1) We can eat for $75 a week which is quite a bit less than what I had become accustomed to spending at the grocery store.

2) Having a well-stocked pantry is essential to staying within a weekly food budget. When we ran out of common pantry items and had little money left in the weekly food budget, it felt disheartening.

3) The occasional splurge on a really coveted food item makes it a lot easier, psychologically, to eat inexpensively at other times (it’s sort of like dieting in that way).

4) In order to be really successful at staying within a food budget all members of the family have to be supportive of the budget. (Uh, have I thanked you for the past four weeks yet, Mark?)

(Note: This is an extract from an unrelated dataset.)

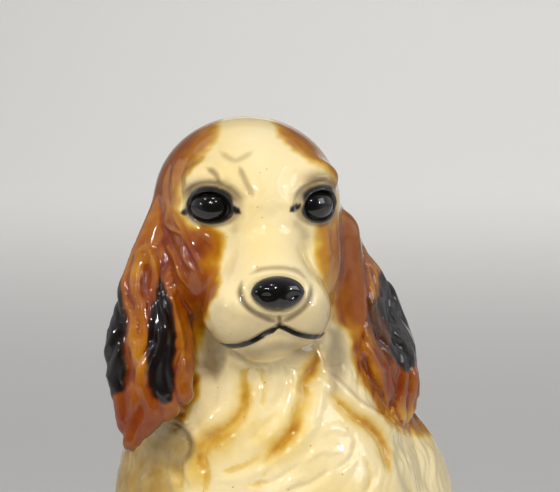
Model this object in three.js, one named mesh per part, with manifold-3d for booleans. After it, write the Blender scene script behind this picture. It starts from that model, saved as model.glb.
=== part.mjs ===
// A seated spaniel, cast in earthenware slip and glazed. The potter casts the trunk, the head, the
// ears, the legs and the tail in moulds of their own, lutes them together with slip, sets the eye
// and nose beads, and fires the figure in one piece.
//
// Millimetres, +Z up. The dog faces -Y and its own left side is +X. The origin is on the surface
// that the figure stands on, under the middle of its bounding box.
//
// Soft forms are made of masses: ellipsoids and tapered limbs that overlap. Each mass can be built
// grown by a few tenths, to cut a clearance in its neighbour, or shrunk by the wall, to hollow it.
import * as THREE from "three";
import { mergeVertices } from "three/addons/utils/BufferGeometryUtils.js";
import Module from "manifold-3d";

const wasm = await Module();
wasm.setup();

// ---------- Driving dimensions ----------
const wall = 5; // of the hollow castings
const lutingGap = 0.3; // line of slip between two castings

// Trunk
const ribWidth = 106;
const ribDepth = 92;
const ribHeight = 124;
const ribLean = 12; // degrees that the ribs lean forward
const ribCentreZ = 100;
const chestWidth = 110;
const chestDepth = 80;
const chestHeight = 104;
const chestCentreZ = 112;
const chestAhead = 38; // from the middle of the ribs to the middle of the chest
const rumpWidth = 102;
const rumpDepth = 88;
const rumpHeight = 114;
const rumpBehind = 14; // from the middle of the ribs to the middle of the rump
const rumpCentreZ = 28;
const bellyWidth = 80;
const bellyDepth = 78;
const bellyHeight = 140;
const bellyAhead = 20; // from the middle of the ribs to the middle of the belly
const bellyCentreZ = 42;
const haunchWidth = 40;
const haunchLength = 86;
const haunchHeight = 78;
const haunchSet = 10; // how far a haunch's middle lies inside the rump's side
const haunchCentreZ = 34;

// Neck
const neckSeamZ = 166; // level of the seam between trunk and head
const neckBaseRadius = 46;
const neckBaseAhead = 30; // from the middle of the ribs to the foot of the neck
const neckBaseZ = 126;
const neckTopRadius = 29;
const neckTopDrop = 24; // from the middle of the skull down to the top of the neck
const ruffWidth = 82;
const ruffDepth = 60;
const ruffHeight = 76;
const ruffCentreZ = 138;
const ruffAhead = 46; // from the middle of the ribs to the middle of the ruff
const collarLength = 10; // of the head's collar inside the trunk
const collarWall = 3;
const collarClearance = 2.5;
const collarFlange = 3; // height of the ledge that carries the collar

// Head: reaches are forward from the middle of the skull, drops are down from it
const headTurn = 35; // degrees, towards the dog's left
const headAhead = 54; // from the middle of the ribs to the middle of the skull
const skullCentreZ = 221;
const skullWidth = 58;
const skullLength = 66;
const skullHeight = 58;
const browWidth = 50;
const browLength = 40;
const browHeight = 40;
const browReach = 37;
const browDrop = 5;
const cheekWidth = 30;
const cheekLength = 36;
const cheekHeight = 38;
const cheekSpacing = 26;
const cheekReach = 29;
const cheekDrop = 18;
const muzzleWidth = 34;
const muzzleLength = 38;
const muzzleHeight = 32;
const muzzleReach = 49;
const muzzleDrop = 26;
const flewWidth = 25;
const flewLength = 28;
const flewHeight = 25;
const flewSpacing = 18;
const flewReach = 47;
const flewDrop = 35;
const jawWidth = 24;
const jawLength = 32;
const jawHeight = 20;
const jawReach = 44;
const jawDrop = 40;

// Eyes and nose
const eyeSpacing = 37;
const eyeWidth = 13;
const eyeDepth = 7;
const noseWidth = 18;
const noseHeight = 11.5;
const noseDepth = 9;
const noseDrop = 28;

// Ears: each midline runs down from the root, given outward from the skull's side, back and up
// from the middle of the skull
const earWidth = 37;
const earThickness = 12;
const rightEarLine = [
  [-5, 3, 16],
  [2, -1, -8],
  [7, -3, -32],
  [12, -4, -58],
  [17, -2, -82],
];
const leftEarLine = [
  [-5, 3, 16],
  [3, 0, -6],
  [10, 0, -30],
  [18, 0, -58],
  [25, 2, -82],
];
const rightEarTurn = 37; // degrees that the ear's flat face turns from forward to outward
const leftEarTurn = 45;

// Legs and tail
const foreStance = 46; // between the middles of the forelegs
const foreShoulderRadius = 15;
const foreShoulderAhead = 52; // from the middle of the ribs to the middle of the shoulder
const foreShoulderZ = 94;
const foreWristRadius = 10.5;
const foreWristAhead = 65; // from the middle of the ribs to the middle of the wrist
const foreWristZ = 14;
const pawWidth = 26;
const pawLength = 38;
const pawHeight = 21;
const pawSunk = 1; // how much of a paw's height is pressed flat
const pawAhead = 9; // from the middle of the wrist to the middle of the paw
const hindPawLength = 54;
const hindPawAhead = 38; // from the middle of a haunch to the middle of its paw
const hindPawOut = 6; // from the middle of a haunch to the middle of its paw, outward
const hindPawTurn = 8; // degrees that it points outward
const tailRadius = 10;
const tailTipRadius = 7;
// midline from root to tip, given left of the root, back from the rump's back, and up
const tailLine = [
  [-6, -8, 14],
  [14, 2, 9],
  [36, -6, 9],
  [54, -44, 6],
];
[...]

5) For us, it makes more sense to make several smaller trips to the grocery store during the week than to do one large shopping trip per week. When we try to do one big shop, we tend to overestimate how much food we’ll need for the week. If we make smaller trips every 2-3 days, we only buy what we know we will want to eat over the next couple of days.

6) In order to take full advantage of sales, it may be easier for us to keep a monthly food budget rather than a weekly food budget. Having a weekly budget isn’t as conducive to “stockpiling” items as is a monthly budget. So, for example, if cheese is heavily on sale at the grocery store, on a monthly food budget I’d be inclined to use the sale to my advantage by buying enough cheese to get us through the month (or until cheese is on sale again). On a weekly budget however, I may not have enough money to buy several packages of cheese and still buy the other groceries I need for the week. This realization about implementing a monthly budget rather than a weekly one is probably the most useful thing I learned by doing this contest.

7) I don’t think I’ll put this one on my All You exit form, but something else I learned by participating in this contest is that sometimes it’s better for family harmony to ignore the budget. I’d like to say that Mark and I just sailed right through the four weeks of this contest. We didn’t. By having a firm $75 weekly limit on our spending, we felt at times like we were really constrained. We had some tense moments regarding decisions about food purchases and, frankly, it’s pretty toxic to a relationship to argue about how to spend a few dollars.

So that’s it. Do you have any good tips to pass along to keep grocery bills in check? Are any of you inclined to try spending just $25 per week per person on groceries? Do tell.